* START Provided material *

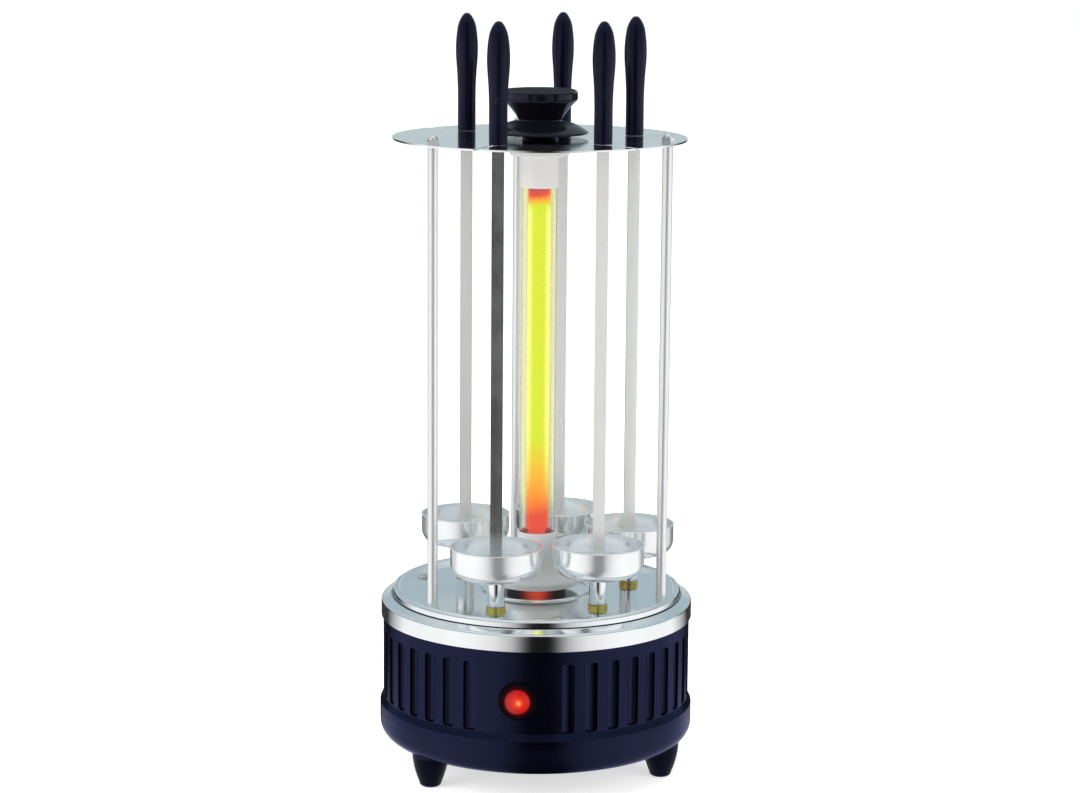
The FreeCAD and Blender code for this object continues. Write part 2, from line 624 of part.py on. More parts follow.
def heater():
    roof = "capRoof"
    collar = "bellBore + collarWall"
    pieces["upper_ceramic_cap"] = turned("upper_ceramic_cap", [
        ("bellBore", "collarFoot"), (collar + " - 0.6", "collarFoot"), (collar, "collarFoot + 0.6", "0.6"),
        (collar, roof + " - 1.2"), (collar + " + 1.2", roof, "-1.2"), ("capRadius - 1.2", roof),
        ("capRadius", roof + " + 1.2", "1.2"), ("capRadius", "topUnder - 0.6"),
        ("capRadius - 0.6", "topUnder", "0.6"), ("knobScrew + boltGap", "topUnder"),
        ("knobScrew + boltGap", roof), ("bellBore", roof)])
    pieces["quartz_tube"] = turned("quartz_tube", [
        ("tubeRadius - tubeWall", "tubeFoot"), ("tubeRadius", "tubeFoot"),
        ("tubeRadius", "tubeTop"), ("tubeRadius - tubeWall", "tubeTop")])
    pieces["heater_core"] = turned("heater_core", [
        ("0", "coreFoot"), ("coreRadius", "coreFoot"),
        ("coreRadius", "tubeTop - coreShort"), ("0", "tubeTop - coreShort")])
    pieces["heater_coil"] = turned("heater_coil", [
        ("coreRadius", "coreFoot + coilShort"), ("coreRadius + coilWire", "coreFoot + coilShort"),
        ("coreRadius + coilWire", "tubeTop - coilShort"), ("coreRadius", "tubeTop - coilShort")])
    foot = "plateUnder - leadTall"
    pieces["lower_ceramic_holder"] = turned("lower_ceramic_holder", [
        ("leadBore", foot), ("leadBoss", foot), ("leadBoss", "plateLevel"),
        ("baseRadius", "plateLevel"), ("baseRadius", "bellFoot"), ("tubeRadius", "bellFoot"),
        ("tubeRadius", "tubeFoot"), ("plugRadius", "tubeFoot"), ("plugRadius", "coreFoot"),
        ("leadBore", "coreFoot")])
    pieces["ceramic_bell"] = turned("ceramic_bell", [
        ("bellBore", "bellFoot"), ("bellRadius - 0.8", "bellFoot"), ("bellRadius", "bellFoot + 0.8", "0.8"),
        ("bellRadius", "bellFoot + bellRim - 1.6"), ("bellRadius - 1.6", "bellFoot + bellRim", "1.6"),
        ("bellRadius * 0.75", "bellFoot + bellRim + 0.8"),
        ("bellStem + 1", "bellFoot + bellTall * 0.5", "-bellTall * 0.5"),
        ("bellStem", "bellTop"), ("bellBore", "bellTop")])


# Gears: teeth with involute sides, each side an arc through three points of the involute.

def tooth_angle(radius, teeth):
    # half the tooth's angle at a radius
    pitch = num("gearModule") * teeth / 2
    base = pitch * math.cos(math.radians(num("pressureAngle")))
    thickness = math.pi * num("gearModule") / 2 - num("backlash") / 2
    involute = [math.tan(angle) - angle for angle in
                (math.radians(num("pressureAngle")), math.acos(min(base / radius, 1)))]
    return thickness / (2 * pitch) + involute[0] - involute[1]


def gear_face(teeth):
    module = num("gearModule")
    pitch = module * teeth / 2
    base = pitch * math.cos(math.radians(num("pressureAngle")))
    root = pitch - 1.25 * module
    tip = pitch + module
    foot = max(root, base)

    def spot(radius, angle):
        return FreeCAD.Vector(radius * math.sin(angle), -radius * math.cos(angle), 0)

    edges = []
    step = 2 * math.pi / teeth
    for index in range(teeth):
        middle = index * step
        low, waist, high = [tooth_angle(radius, teeth) for radius in (foot, (foot + tip) / 2, tip)]
        sides = {}
        for sign in (-1, 1):
            sides[sign] = [spot(foot, middle + sign * low), spot((foot + tip) / 2, middle + sign * waist),
                           spot(tip, middle + sign * high)]
        after = middle + step
        if root < base:
            edges.append(Part.LineSegment(spot(root, middle - low), sides[-1][0]).toShape())
        edges.append(Part.Arc(*sides[-1]).toShape())
        edges.append(Part.Arc(sides[-1][2], spot(tip, middle), sides[1][2]).toShape())
        edges.append(Part.Arc(*reversed(sides[1])).toShape())
        if root < base:
            edges.append(Part.LineSegment(sides[1][0], spot(root, middle + low)).toShape())
        edges.append(Part.Arc(spot(root, middle + low), spot(root, middle + step / 2),
                              spot(root, after - low)).toShape())
    return Part.Face(Part.Wire(edges))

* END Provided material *

Please return the data above exactly as given.

**Final result**
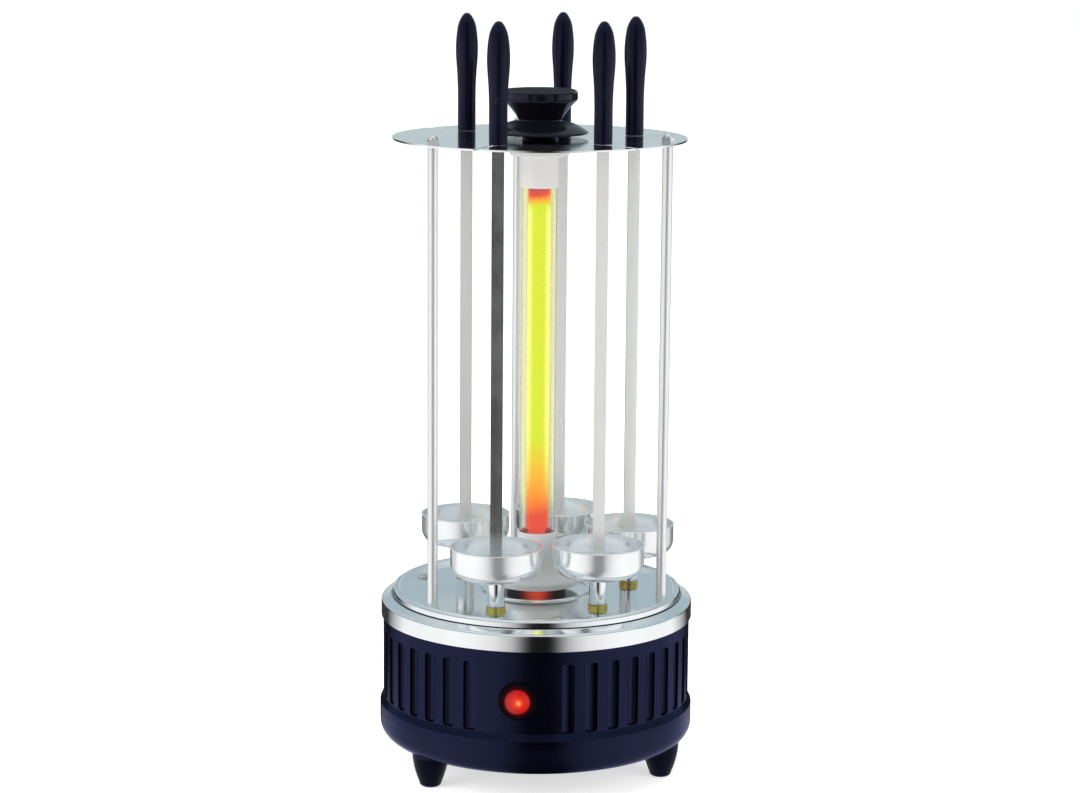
The FreeCAD and Blender code for this object continues. Write part 2, from line 624 of part.py on. More parts follow.
def heater():
    roof = "capRoof"
    collar = "bellBore + collarWall"
    pieces["upper_ceramic_cap"] = turned("upper_ceramic_cap", [
        ("bellBore", "collarFoot"), (collar + " - 0.6", "collarFoot"), (collar, "collarFoot + 0.6", "0.6"),
        (collar, roof + " - 1.2"), (collar + " + 1.2", roof, "-1.2"), ("capRadius - 1.2", roof),
        ("capRadius", roof + " + 1.2", "1.2"), ("capRadius", "topUnder - 0.6"),
        ("capRadius - 0.6", "topUnder", "0.6"), ("knobScrew + boltGap", "topUnder"),
        ("knobScrew + boltGap", roof), ("bellBore", roof)])
    pieces["quartz_tube"] = turned("quartz_tube", [
        ("tubeRadius - tubeWall", "tubeFoot"), ("tubeRadius", "tubeFoot"),
        ("tubeRadius", "tubeTop"), ("tubeRadius - tubeWall", "tubeTop")])
    pieces["heater_core"] = turned("heater_core", [
        ("0", "coreFoot"), ("coreRadius", "coreFoot"),
        ("coreRadius", "tubeTop - coreShort"), ("0", "tubeTop - coreShort")])
    pieces["heater_coil"] = turned("heater_coil", [
        ("coreRadius", "coreFoot + coilShort"), ("coreRadius + coilWire", "coreFoot + coilShort"),
        ("coreRadius + coilWire", "tubeTop - coilShort"), ("coreRadius", "tubeTop - coilShort")])
    foot = "plateUnder - leadTall"
    pieces["lower_ceramic_holder"] = turned("lower_ceramic_holder", [
        ("leadBore", foot), ("leadBoss", foot), ("leadBoss", "plateLevel"),
        ("baseRadius", "plateLevel"), ("baseRadius", "bellFoot"), ("tubeRadius", "bellFoot"),
        ("tubeRadius", "tubeFoot"), ("plugRadius", "tubeFoot"), ("plugRadius", "coreFoot"),
        ("leadBore", "coreFoot")])
    pieces["ceramic_bell"] = turned("ceramic_bell", [
        ("bellBore", "bellFoot"), ("bellRadius - 0.8", "bellFoot"), ("bellRadius", "bellFoot + 0.8", "0.8"),
        ("bellRadius", "bellFoot + bellRim - 1.6"), ("bellRadius - 1.6", "bellFoot + bellRim", "1.6"),
        ("bellRadius * 0.75", "bellFoot + bellRim + 0.8"),
        ("bellStem + 1", "bellFoot + bellTall * 0.5", "-bellTall * 0.5"),
        ("bellStem", "bellTop"), ("bellBore", "bellTop")])


# Gears: teeth with involute sides, each side an arc through three points of the involute.

def tooth_angle(radius, teeth):
    # half the tooth's angle at a radius
    pitch = num("gearModule") * teeth / 2
    base = pitch * math.cos(math.radians(num("pressureAngle")))
    thickness = math.pi * num("gearModule") / 2 - num("backlash") / 2
    involute = [math.tan(angle) - angle for angle in
                (math.radians(num("pressureAngle")), math.acos(min(base / radius, 1)))]
    return thickness / (2 * pitch) + involute[0] - involute[1]


def gear_face(teeth):
    module = num("gearModule")
    pitch = module * teeth / 2
    base = pitch * math.cos(math.radians(num("pressureAngle")))
    root = pitch - 1.25 * module
    tip = pitch + module
    foot = max(root, base)

    def spot(radius, angle):
        return FreeCAD.Vector(radius * math.sin(angle), -radius * math.cos(angle), 0)

    edges = []
    step = 2 * math.pi / teeth
    for index in range(teeth):
        middle = index * step
        low, waist, high = [tooth_angle(radius, teeth) for radius in (foot, (foot + tip) / 2, tip)]
        sides = {}
        for sign in (-1, 1):
            sides[sign] = [spot(foot, middle + sign * low), spot((foot + tip) / 2, middle + sign * waist),
                           spot(tip, middle + sign * high)]
        after = middle + step
        if root < base:
            edges.append(Part.LineSegment(spot(root, middle - low), sides[-1][0]).toShape())
        edges.append(Part.Arc(*sides[-1]).toShape())
        edges.append(Part.Arc(sides[-1][2], spot(tip, middle), sides[1][2]).toShape())
        edges.append(Part.Arc(*reversed(sides[1])).toShape())
        if root < base:
            edges.append(Part.LineSegment(sides[1][0], spot(root, middle + low)).toShape())
        edges.append(Part.Arc(spot(root, middle + low), spot(root, middle + step / 2),
                              spot(root, after - low)).toShape())
    return Part.Face(Part.Wire(edges))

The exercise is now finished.